Stated task => Which lines run from the first one up to and including the one with "return wide and"? Print exactly those.

(Records with modeling code)

----------------------------------------

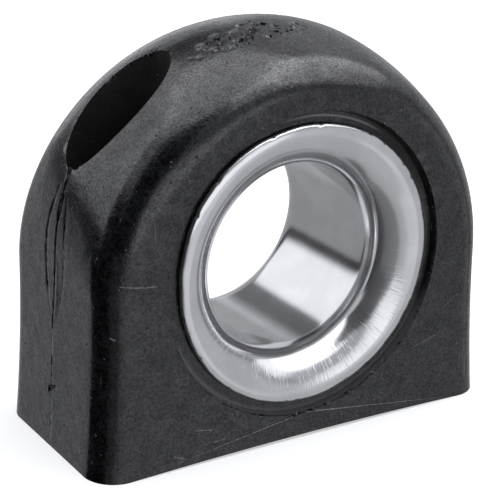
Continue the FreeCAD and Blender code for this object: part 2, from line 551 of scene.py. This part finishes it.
# %% [markdown]
# The crest. Just in front of the seam the top of the arch is pitted, where the melt met itself
# and was not quite hot enough to close. The patch gets a fine grid of its own. Its border is
# cut first, through the large faces that reach into it, and then the inside.

# %% A fine grid on the crest
PITTED = (-9.6, 5.0)
PITTED_DEPTH = (-5.6, -1.0)
PIT_GRID = 0.24
CREST_LOW = 36.0
FACES_LOW = 34.0
FACING_UP = 0.3


def on_the_crest(middle, face=None):
    """True on top of the arch beside the pits."""
    beside = PITTED[0] < middle.x < PITTED[1] and PITTED_DEPTH[0] < middle.y < PITTED_DEPTH[1]
    return beside and middle.z > CREST_LOW


def near_the_crest(middle, face):
    """True for the large faces that the patch is cut from."""
    corners = [corner.co / MM for corner in face.verts]
    low = [min(corner[axis] for corner in corners) for axis in (0, 1)]
    high = [max(corner[axis] for corner in corners) for axis in (0, 1)]
    wide = low[0] < PITTED[1] and high[0] > PITTED[0]
    deep = low[1] < PITTED_DEPTH[1] and high[1] > PITTED_DEPTH[0]
    return wide and deep and middle.z > FACES_LOW and face.normal.z > FACING_UP


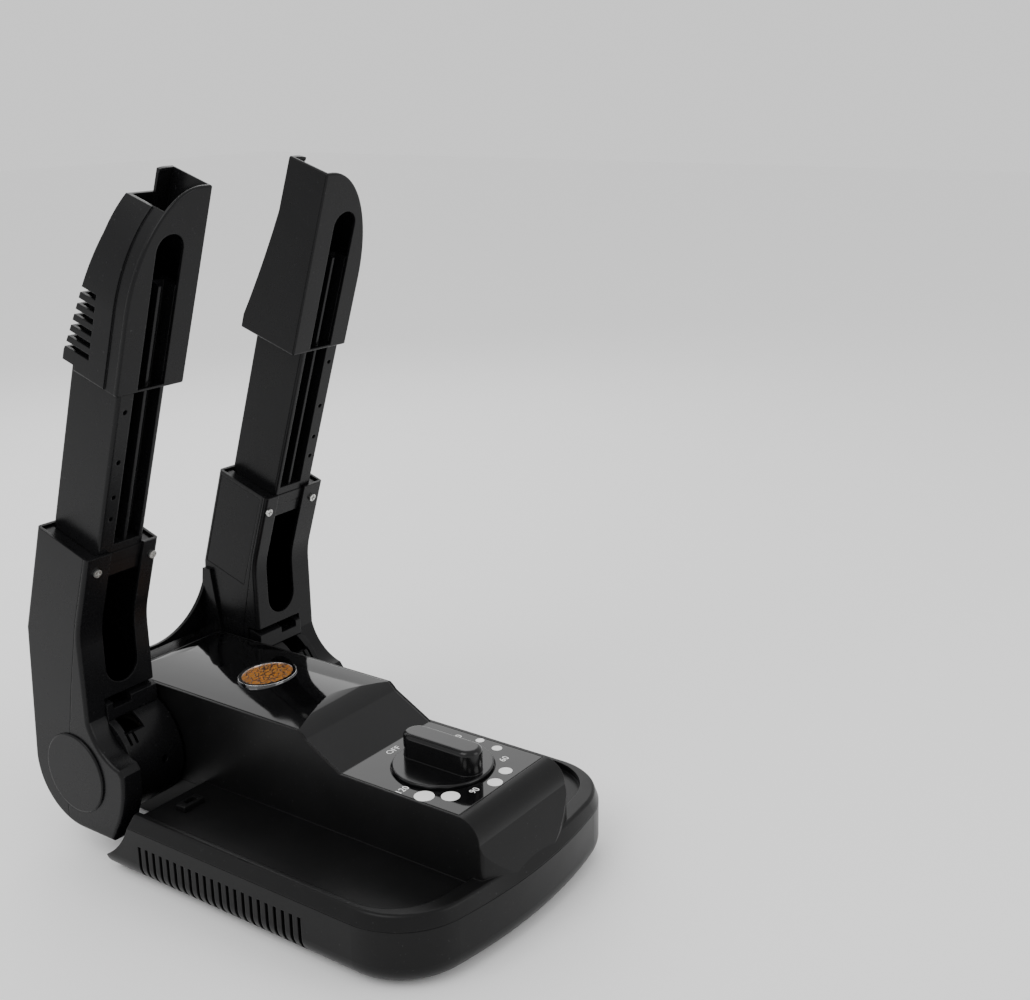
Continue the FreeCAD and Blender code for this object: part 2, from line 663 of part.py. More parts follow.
def make_post_left():
    """Sliding tube: rectangular, hollow, with a stepped channel and rib down its front."""
    half = sleeve_half_d - sleeve_wall - slide_gap
    outline = [(post_foot, -half + 8.0), (post_foot, half), (post_top, half),
               (post_top, -4.0), (post_step, -half),
               (post_foot + 24.0, -half)]
    body = along_arm_x(outline, -post_out, -post_in)
    body = round_edges(body, 2.0, lambda e: edge_runs_along_arm(e) and e.Length > 60.0)
    core = slant_box(-post_out + post_wall, -post_in - post_wall, post_foot - 5.0, post_top + 5.0,
                     -half + post_wall, half - channel_d - post_wall)
    core = core.cut(along_arm_x([(post_foot - 9.0, -half - 9.0), (post_foot - 9.0, -half + 8.0 + post_wall),
                                 (post_foot, -half + 8.0 + post_wall), (post_foot + 24.0, -half + post_wall),
                                 (post_foot + 24.0, -half - 9.0)], -post_out, -post_in))
    channel = slant_box(-channel_out, -channel_in, channel_foot, post_top + 5.0, half - channel_d, half + 5.0)
    rib = slant_box(-70.2, -68.2, channel_foot, post_top, half - channel_d - 0.5, half - 1.2)
    body = body.cut(core).cut(channel).fuse(rib)
    for s in (22.5, 37.0, 60.0, 92.0):
        body = body.cut(rod(1.5, 6.0, arm_point(-83.2, s, half - 3.0), P))
    return body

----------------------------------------

Task solution =>
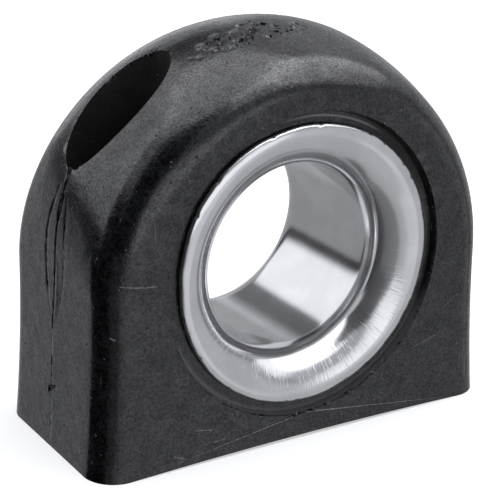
Continue the FreeCAD and Blender code for this object: part 2, from line 551 of scene.py. This part finishes it.
# %% [markdown]
# The crest. Just in front of the seam the top of the arch is pitted, where the melt met itself
# and was not quite hot enough to close. The patch gets a fine grid of its own. Its border is
# cut first, through the large faces that reach into it, and then the inside.

# %% A fine grid on the crest
PITTED = (-9.6, 5.0)
PITTED_DEPTH = (-5.6, -1.0)
PIT_GRID = 0.24
CREST_LOW = 36.0
FACES_LOW = 34.0
FACING_UP = 0.3


def on_the_crest(middle, face=None):
    """True on top of the arch beside the pits."""
    beside = PITTED[0] < middle.x < PITTED[1] and PITTED_DEPTH[0] < middle.y < PITTED_DEPTH[1]
    return beside and middle.z > CREST_LOW


def near_the_crest(middle, face):
    """True for the large faces that the patch is cut from."""
    corners = [corner.co / MM for corner in face.verts]
    low = [min(corner[axis] for corner in corners) for axis in (0, 1)]
    high = [max(corner[axis] for corner in corners) for axis in (0, 1)]
    wide = low[0] < PITTED[1] and high[0] > PITTED[0]
    deep = low[1] < PITTED_DEPTH[1] and high[1] > PITTED_DEPTH[0]
    return wide and deep and middle.z > FACES_LOW and face.normal.z > FACING_UP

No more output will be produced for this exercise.